Unlike the past when merit ruled, dangerous parents will get their poorly qualified or ill-trained children into the available civil service positions. In the nearest future, they will be making public policy choices that will make or deny Nigeria the chance to become an achieving nation. Meanwhile, the geniuses and the diligent, including children of teachers, are left behind. If they are lucky, like Emmanuel Nworie, the first-class mathematics graduate found wielding an ancient hoe at an Ebonyi State farmland, the journey of life can continue and end in glory. If they are not, like Iniobong Umoren, the desperate search for a job, any job, may end up in rape and murder.

My final thoughts: The violent death that visited Iniobong Umoren is the culmination of everything that all of us adults, and the system over which we superintend, have brought on to our country. And it is not pretty at all.
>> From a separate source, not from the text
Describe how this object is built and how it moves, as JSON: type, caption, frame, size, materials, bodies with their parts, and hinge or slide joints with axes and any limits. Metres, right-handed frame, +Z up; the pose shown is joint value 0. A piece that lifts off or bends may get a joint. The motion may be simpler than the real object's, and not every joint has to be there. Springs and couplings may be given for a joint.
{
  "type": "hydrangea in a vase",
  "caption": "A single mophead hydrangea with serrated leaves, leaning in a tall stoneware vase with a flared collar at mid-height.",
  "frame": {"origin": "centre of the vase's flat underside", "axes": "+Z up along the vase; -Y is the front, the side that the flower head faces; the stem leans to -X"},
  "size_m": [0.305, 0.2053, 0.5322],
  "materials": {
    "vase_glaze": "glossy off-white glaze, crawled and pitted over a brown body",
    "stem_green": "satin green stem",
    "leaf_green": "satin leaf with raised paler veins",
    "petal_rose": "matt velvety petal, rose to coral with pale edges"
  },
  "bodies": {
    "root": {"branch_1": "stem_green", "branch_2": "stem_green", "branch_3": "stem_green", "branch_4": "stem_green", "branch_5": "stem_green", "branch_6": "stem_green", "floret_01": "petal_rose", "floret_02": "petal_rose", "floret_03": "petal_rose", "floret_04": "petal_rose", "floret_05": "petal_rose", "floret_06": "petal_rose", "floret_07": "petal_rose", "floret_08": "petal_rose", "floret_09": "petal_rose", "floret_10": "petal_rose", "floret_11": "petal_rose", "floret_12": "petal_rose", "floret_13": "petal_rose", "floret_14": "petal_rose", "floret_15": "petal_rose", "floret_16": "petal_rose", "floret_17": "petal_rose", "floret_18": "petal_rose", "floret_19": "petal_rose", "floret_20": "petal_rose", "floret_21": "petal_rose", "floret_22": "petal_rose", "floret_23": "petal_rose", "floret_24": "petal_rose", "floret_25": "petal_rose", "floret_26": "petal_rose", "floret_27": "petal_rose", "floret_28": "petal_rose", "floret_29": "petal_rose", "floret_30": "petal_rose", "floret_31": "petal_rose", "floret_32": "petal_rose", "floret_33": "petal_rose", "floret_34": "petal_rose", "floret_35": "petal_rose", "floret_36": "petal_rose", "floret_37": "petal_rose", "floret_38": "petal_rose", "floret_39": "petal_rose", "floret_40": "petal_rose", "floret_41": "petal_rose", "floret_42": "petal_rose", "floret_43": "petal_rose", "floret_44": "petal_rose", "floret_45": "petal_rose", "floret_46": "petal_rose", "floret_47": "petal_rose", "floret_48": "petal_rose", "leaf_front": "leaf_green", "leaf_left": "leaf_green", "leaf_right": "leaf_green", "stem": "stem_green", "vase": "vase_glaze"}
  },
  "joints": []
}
When I got home from church, I was confronted by news of the Akwa Ibom murderer and what looked like an amateurish attempt at cover-up by the state police command. And I just let out a loud laugher of pain.

Whether it is the university system or the public service system, “helpful parents” in authority positions are always to be counted upon to spring to a subtle and effective defense of deviant behaviour whenever the system cries out for justice that will enable the country to breathe again. Our country is being held hostage by dangerous parenting.

AN APOLOGY

We were absent from this column last week. Without giving excuses, we sincerely apologize to those who bought The Sun expecting to see us. This won’t happen again. And thank you for looking in today.